--- start of Provided data ---

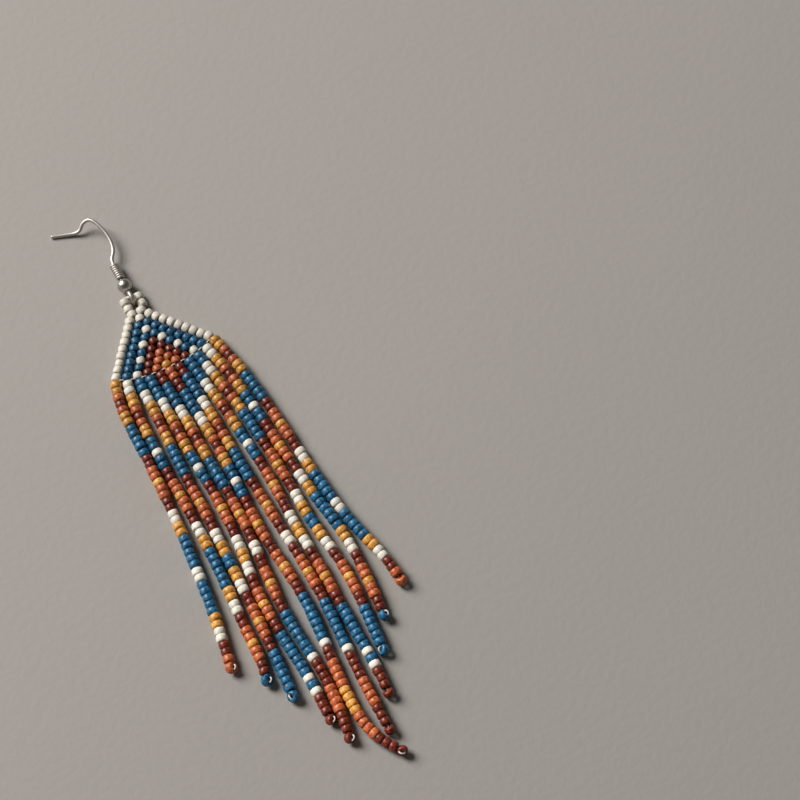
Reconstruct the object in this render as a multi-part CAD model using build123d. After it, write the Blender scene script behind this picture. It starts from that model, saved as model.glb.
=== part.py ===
from build123d import *
import math
import os

# A beaded drop earring that lies flat: a triangular panel of seed beads in brick stitch, eleven
# loose strings of seed beads under it, a loop of beads over it, and an ear wire through the loop.
# Millimetres, +Z up, the fringe towards -Y and the ear wire towards +Y. Everything rests on Z = 0.

# Seed beads
bead_diameter = 2.0
bead_length = 1.4  # along the hole
bead_edge = 0.25  # chamfer at both ends of a bead

# Panel in brick stitch
top_row_bead_count = 2
column_gap = 0.06  # between the beads of a row
row_gap = 0.08  # between the beads of two rows, along the panel's middle
row_curl = 0.235  # each row's ends rise by this much more than the ends of the row above it
apex_lean = 0.48  # the first row stands this far to the left of the base row's middle
core_thickness = 1.1  # the thread and bead walls that join the beads of the panel

# Loop of beads over the panel
loop_bead_count = 2  # in each leg
loop_bead_gap = 0.28  # between the beads of a leg
loop_shift = 0.38  # the loop stands this far to the right of the first row's middle
loop_gap = 0.1  # from the first row's beads to the loop's
thread_diameter = 0.36  # of the doubled thread from leg to leg
thread_inset = 0.24  # from the end of the legs to the middle of the thread

# Fringe
stitch_gap = 0.28  # from the base row's beads to the strands

# Ear wire
wire_diameter = 0.76
ring_radius = 1.15  # to the middle of the wire
ring_side_gap = 0.1  # from the ring to the loop's beads on either side
ring_thread_gap = 0.1  # from the ring's inside to the thread through it
ring_lean = 38  # degrees, from straight over the thread to the ring's middle
hook_floor_gap = 0.08  # from the floor to the standing ring
ball_diameter = 3.0
ball_gap = 0.1  # from the ring to the ball
wire_clearance = 0.05  # between the wire and what is threaded on it
coil_gap = 0.1  # from the ball to the coil
coil_wire = 0.5
coil_turns = 8
arch_reach = 10.9  # from the coil's end to the corner of the arch, along the earring
arch_height = 3.1  # of that corner over the floor
tail_spread = 8.5  # of the tail's tip, sideways from the hook's axis
tip_edge = 0.2  # fillet at the tail's tip

# Bends of the ear wire between the coil and its foot on the floor, as shares: sideways of
# tail_spread, along of arch_reach, and up of the height from the hook's axis to the arch.
WIRE_BENDS = [
    # side, along, up
    (0.0, 0.085, 0.0),
    (-0.188, 0.265, 0.074),
    (-0.206, 0.608, 0.477),
    (-0.024, 1.0, 1.0),
    (0.2, 1.039, 0.262),
    (0.341, 0.934, -0.477),
]
# The foot, where the wire meets the floor, and the tip of the tail that lies on it.
WIRE_ON_FLOOR = [
    # side, along
    (0.576, 0.998),
    (1.0, 1.113),
]

# Routes of the eleven strands from left to right, as offsets from each strand's own start.
STRAND_ROUTES = [
    [(0, 0), (-1.1, -3.2), (-1.6, -9.4), (-1.5, -18.2), (-1.8, -29.4), (-2.6, -40.8), (-3.8, -53.8),
     (-5.8, -65.5)],
    [(0, 0), (-0.8, -3.4), (-1.2, -9.2), (-1.3, -17.5), (-1.0, -29.1), (-1.1, -44.5), (-1.9, -57.7),
     (-2.0, -65.7), (-3.0, -69.8)],
    [(0, 0), (-0.2, -10.6), (-0.7, -22.2), (-0.4, -31.4), (-0.8, -42.8), (-0.9, -52.0),
     (-1.3, -63.6), (-2.0, -74.2)],
    [(0, 0), (0.1, -8.6), (0.0, -18.9), (0.7, -31.3), (0.2, -41.9), (-1.0, -50.7), (-0.7, -61.5),
     (0.4, -72.3), (0.0, -81.2)],
    [(0, 0), (0.4, -10.0), (0.6, -22.9), (1.2, -35.1), (0.1, -48.5), (-0.4, -59.1), (0.9, -69.7),
     (0.4, -79.7), (-0.7, -85.9)],
    [(0, 0), (0.9, -10.2), (1.4, -22.1), (1.2, -31.1), (0.9, -40.7), (2.4, -54.3), (1.9, -64.1),
     (0.9, -74.1), (0.7, -82.5), (2.4, -88.1), (5.7, -92.3)],
    [(0, 0), (1.2, -11.0), (1.5, -23.1), (2.2, -34.3), (3.2, -47.1), (3.4, -58.1), (2.9, -67.7),
     (2.6, -78.5), (2.7, -87.9)],
    [(0, 0), (1.5, -9.8), (2.5, -20.3), (3.3, -30.3), (3.2, -41.7), (3.7, -51.9), (3.6, -63.3),
     (4.1, -74.3), (3.6, -81.5)],
    [(0, 0), (2.0, -10.2), (3.1, -20.7), (3.9, -31.7), (4.1, -43.1), (5.7, -54.3), (5.2, -64.3),
     (4.3, -73.8)],
    [(0, 0), (0.9, -3.4), (1.9, -8.9), (3.1, -17.7), (3.7, -27.1), (4.8, -37.7), (6.7, -50.1),
     (6.2, -59.7), (5.6, -68.3)],
    [(0, 0), (1.1, -3.2), (2.2, -8.8), (3.4, -17.4), (4.3, -28.6), (5.3, -39.6), (7.0, -49.8),
     (9.5, -58.0), (9.7, -64.4)],
]
RUN_SHARE = 0.45  # of the shorter run, taken by the arc at a corner

# Sizes that follow
bead_radius = bead_diameter / 2
thread_radius = thread_diameter / 2
wire_radius = wire_diameter / 2
column_pitch = bead_diameter + column_gap
row_pitch = bead_length + row_gap
base_row = len(STRAND_ROUTES) - top_row_bead_count  # one strand for each bead of the base row
hook_height = max(ring_radius + wire_radius, ball_diameter / 2) + hook_floor_gap
ring_offset = ring_radius - wire_radius - thread_radius - ring_thread_gap
ring_behind = ring_offset * math.sin(math.radians(ring_lean))
thread_height = hook_height - ring_offset * math.cos(math.radians(ring_lean))
loop_middle = loop_shift - apex_lean
loop_leg_spacing = bead_diameter + wire_diameter + 2 * ring_side_gap


def row_sag(row, x):
    """How far a row has risen at x above its own middle, and the slope of the row there."""
    half_width = (top_row_bead_count + row - 1) / 2 * column_pitch
    end_rise = row_curl * row
    rise = end_rise * abs(x / half_width) ** 3
    slope = 3 * end_rise * x * abs(x) / half_width**3
    return rise, slope


def row_places(row):
    """Centre and lean in degrees of each bead of a row, from left to right."""
    count = top_row_bead_count + row
    middle_y = (base_row - row) * row_pitch - row_curl * base_row
    middle_x = -apex_lean * (base_row - row) / base_row
    right_half = []
    x = 0.0 if count % 2 else column_pitch / 2
    while len(right_half) < (count + 1) // 2:
        rise, slope = row_sag(row, x)
        lean = math.atan(slope)
        right_half.append((x, rise, math.degrees(lean)))
        x += column_pitch * math.cos(lean)
    left_half = [(-x, rise, -lean) for x, rise, lean in reversed(right_half[count % 2:])]
    return [(middle_x + x, middle_y + rise, lean) for x, rise, lean in left_half + right_half]


def bead_barrel(x, y, lean):
    """One seed bead lying on the floor, its hole along Y turned by its lean."""
    bead = Cylinder(bead_radius, bead_length)
    bead = chamfer(bead.edges().filter_by(GeomType.CIRCLE), bead_edge)
    return Pos(x, y, bead_radius) * Rot(0, 0, lean) * Rot(90, 0, 0) * bead


def make_panel():
    """All rows of beads on a core that runs through their centres, as one solid."""
    rows = [row_places(row) for row in range(base_row + 1)]
    left_edge = [row[0][:2] for row in rows]
    right_edge = [row[-1][:2] for row in rows]
    base_edge = [place[:2] for place in rows[base_row][1:-1]]
    outline = make_face(Polyline(*left_edge, *base_edge, *reversed(right_edge), close=True))
    core = Pos(0, 0, bead_radius - core_thickness / 2) * extrude(outline, core_thickness)
    return core + [bead_barrel(*place) for row in rows for place in row]


def make_loop():
    """Two legs of beads on a thread that crosses from leg to leg through the hook's ring."""
    leg_start = row_places(0)[0][1] + bead_length / 2 + loop_gap
    loop_bead_pitch = bead_length + loop_bead_gap
    leg_length = (loop_bead_count - 1) * loop_bead_pitch + bead_length
    thread_y = leg_start + leg_length - thread_inset
    thread = Cylinder(thread_radius, loop_leg_spacing)
    loop = Pos(loop_middle, thread_y, thread_height) * Rot(0, 90, 0) * thread
    for side in (-1, 1):
        leg_x = loop_middle + side * loop_leg_spacing / 2
        rod = Cylinder(core_thickness / 2, leg_length - bead_length / 2)
        loop += Pos(leg_x, leg_start + leg_length / 2, bead_radius) * Rot(90, 0, 0) * rod
        for index in range(loop_bead_count):
            loop += bead_barrel(leg_x, leg_start + bead_length / 2 + index * loop_bead_pitch, 0)
    return loop, thread_y


def rounded_route(points):
    """Straight runs joined by tangent arcs, each as large as its two runs allow."""
    corners = [Vector(*point) for point in points]
    radii = []
    for before, corner, after in zip(corners, corners[1:], corners[2:]):
        run_in = corner - before
        run_out = after - corner
        half_turn = math.radians(run_in.get_angle(run_out)) / 2
        radii.append(RUN_SHARE * min(run_in.length, run_out.length) / math.tan(half_turn))
    return FilletPolyline(*corners, radius=radii), radii


def round_sweep(path, diameter):
    """A round bar along a path."""
    section = Plane(origin=path @ 0, z_dir=path % 0) * Circle(diameter / 2)
    return sweep(section, path=path)


def make_strand(index):
    """The tube that stands for one string of the fringe, lying on the floor."""
    bead_x, bead_y, lean = row_places(base_row)[index]
    reach = bead_length / 2 + stitch_gap
    start_x = bead_x + reach * math.sin(math.radians(lean))
    start_y = bead_y - reach * math.cos(math.radians(lean))
    points = [(start_x + dx, start_y + dy, bead_radius) for dx, dy in STRAND_ROUTES[index]]
    path, radii = rounded_route(points)
    tube = round_sweep(path, bead_diameter)
    expected = math.pi * bead_radius**2 * path.length
    print(f"strand {index + 1}: length {path.length:.2f}, volume {tube.volume:.1f} of {expected:.1f},"
          f" radii {[round(radius, 1) for radius in radii]}")
    return tube


def make_hook(ring_y):
    """The ear wire: a closed ring, a straight neck, the front leg, the arch and the tail."""
    neck_y = ring_y + ring_radius
    ball_y = neck_y + wire_radius + ball_gap + ball_diameter / 2
    coil_y = ball_y + ball_diameter / 2 + coil_gap
    coil_end = coil_y + coil_turns * coil_wire
    points = [(loop_middle, neck_y, hook_height)]
    for side, along, up in WIRE_BENDS:
        bend_z = hook_height + up * (arch_height - hook_height)
        points.append((loop_middle - side * tail_spread, coil_end + along * arch_reach, bend_z))
    for side, along in WIRE_ON_FLOOR:
        points.append((loop_middle - side * tail_spread, coil_end + along * arch_reach, wire_radius))
    path, radii = rounded_route(points)
    wire = round_sweep(path, wire_diameter)
    tip = wire.edges().filter_by(GeomType.CIRCLE).sort_by_distance(path @ 1)[0]
    wire = fillet(tip, tip_edge)
    ring = Pos(loop_middle, ring_y, hook_height) * Rot(0, 90, 0) * Torus(ring_radius, wire_radius)
    print(f"ear wire: length {path.length:.2f}, radii {[round(radius, 2) for radius in radii]}")
    return ring + wire, ball_y, coil_y


def make_ball(ball_y):
    """The ball threaded on the neck of the ear wire."""
    bore = Rot(90, 0, 0) * Cylinder(wire_radius + wire_clearance, ball_diameter)
    return Pos(loop_middle, ball_y, hook_height) * (Sphere(ball_diameter / 2) - bore)


def make_coil(coil_y):
    """The close coil over the ball, its turns as round ridges on a sleeve."""
    inner = wire_radius + wire_clearance
    middle = inner + coil_wire / 2
    length = coil_turns * coil_wire
    lines = [Line((middle, length), (inner, length)), Line((inner, length), (inner, 0)),
             Line((inner, 0), (middle, 0))]
    for turn in range(coil_turns):
        start = turn * coil_wire
        crest = (middle + coil_wire / 2, start + coil_wire / 2)
        lines.append(ThreePointArc((middle, start), crest, (middle, start + coil_wire)))
    sleeve = revolve(make_face(lines), Axis.Y)
    return Pos(loop_middle, coil_y, hook_height) * sleeve


os.makedirs("parts", exist_ok=True)
loop, thread_y = make_loop()
hook, ball_y, coil_y = make_hook(thread_y - ring_behind)
pieces = {
    "bead_panel": make_panel(),
    "bead_loop": loop,
    "ear_hook": hook,
    "hook_ball": make_ball(ball_y),
    "hook_coil": make_coil(coil_y),
}
for index in range(len(STRAND_ROUTES)):
    pieces[f"fringe_strand_{index + 1:02d}"] = make_strand(index)

# The origin is on the floor, under the middle of the whole earring's box.
box = Compound(children=[Pos(0, 0, 0) * piece for piece in pieces.values()]).bounding_box()
to_origin = Pos(-box.center().X, -box.center().Y, -box.min.Z)
for name, piece in pieces.items():
    export_step(to_origin * piece, f"parts/{name}.step")
print(f"box {box.size.X:.2f} x {box.size.Y:.2f} x {box.size.Z:.2f}, lowest {box.min.Z:.3f}")
print(f"moved by {to_origin.position.X:.3f}, {to_origin.position.Y:.3f}")
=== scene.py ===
import math
from bisect import bisect_right

import bmesh
import bpy
from bpy.props import FloatProperty, FloatVectorProperty, IntProperty, PointerProperty
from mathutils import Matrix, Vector


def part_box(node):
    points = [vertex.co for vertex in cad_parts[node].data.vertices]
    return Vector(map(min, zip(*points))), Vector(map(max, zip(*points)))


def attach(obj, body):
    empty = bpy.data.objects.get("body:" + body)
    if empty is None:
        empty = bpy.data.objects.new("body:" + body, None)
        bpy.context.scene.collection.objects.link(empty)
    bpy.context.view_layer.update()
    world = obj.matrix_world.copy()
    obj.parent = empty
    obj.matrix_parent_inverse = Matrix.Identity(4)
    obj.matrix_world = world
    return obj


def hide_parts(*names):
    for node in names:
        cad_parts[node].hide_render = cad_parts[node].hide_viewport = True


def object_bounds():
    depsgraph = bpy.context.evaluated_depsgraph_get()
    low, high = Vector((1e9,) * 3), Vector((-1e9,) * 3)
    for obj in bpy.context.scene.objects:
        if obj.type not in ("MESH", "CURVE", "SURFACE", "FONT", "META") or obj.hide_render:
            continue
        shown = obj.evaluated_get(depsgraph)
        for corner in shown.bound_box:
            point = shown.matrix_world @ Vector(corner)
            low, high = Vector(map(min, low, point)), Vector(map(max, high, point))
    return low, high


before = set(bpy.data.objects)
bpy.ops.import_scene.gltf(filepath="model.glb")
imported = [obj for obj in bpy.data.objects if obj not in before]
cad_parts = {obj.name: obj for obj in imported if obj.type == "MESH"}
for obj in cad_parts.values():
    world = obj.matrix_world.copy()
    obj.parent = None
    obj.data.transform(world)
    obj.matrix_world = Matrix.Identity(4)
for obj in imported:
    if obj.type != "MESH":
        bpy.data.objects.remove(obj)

bl_info = {
    "name": "Beaded Fringe Earring",
    "version": (1, 0, 0),
    "blender": (4, 5, 0),
    "location": "View3D > Sidebar > Earring",
    "description": "Seed beads, stitches and ear wire of a brick-stitch fringe earring",
    "category": "Object",
}

BODY = "root"
CAD_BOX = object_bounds()
PANEL_LOW, PANEL_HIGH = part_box("bead_panel")
HOOK_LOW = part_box("ear_hook")[0]
BALL_LOW, BALL_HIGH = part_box("hook_ball")
COIL_LOW, COIL_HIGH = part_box("hook_coil")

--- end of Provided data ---

* **Short task**
Looking at the material above, please copy exactly every line from its first line through the line containing "# Millimetres, +Z", with both ends included and nothing else.

* **Task output**
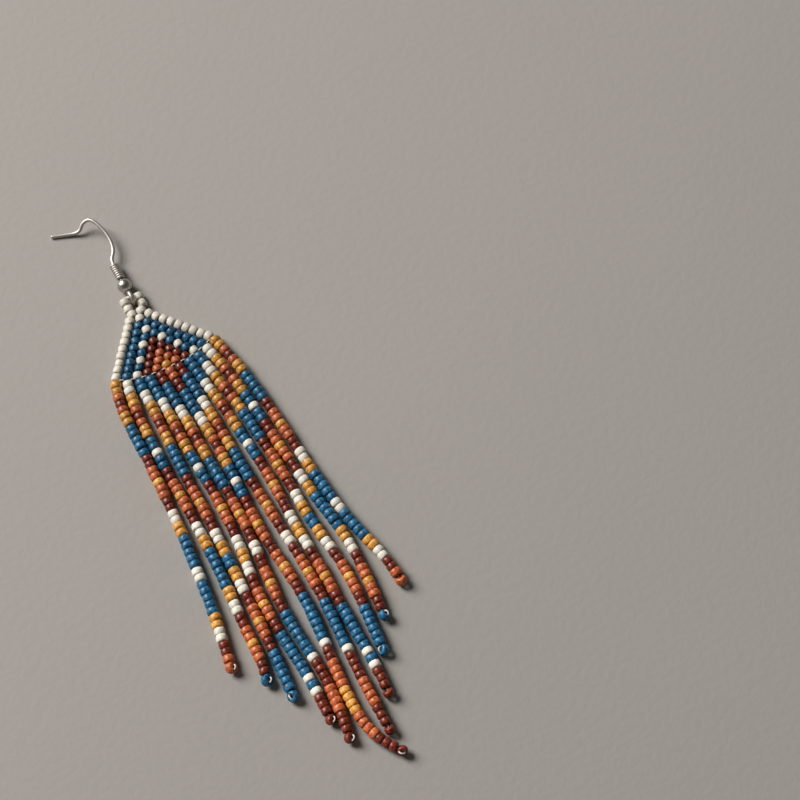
Reconstruct the object in this render as a multi-part CAD model using build123d. After it, write the Blender scene script behind this picture. It starts from that model, saved as model.glb.
=== part.py ===
from build123d import *
import math
import os

# A beaded drop earring that lies flat: a triangular panel of seed beads in brick stitch, eleven
# loose strings of seed beads under it, a loop of beads over it, and an ear wire through the loop.
# Millimetres, +Z up, the fringe towards -Y and the ear wire towards +Y. Everything rests on Z = 0.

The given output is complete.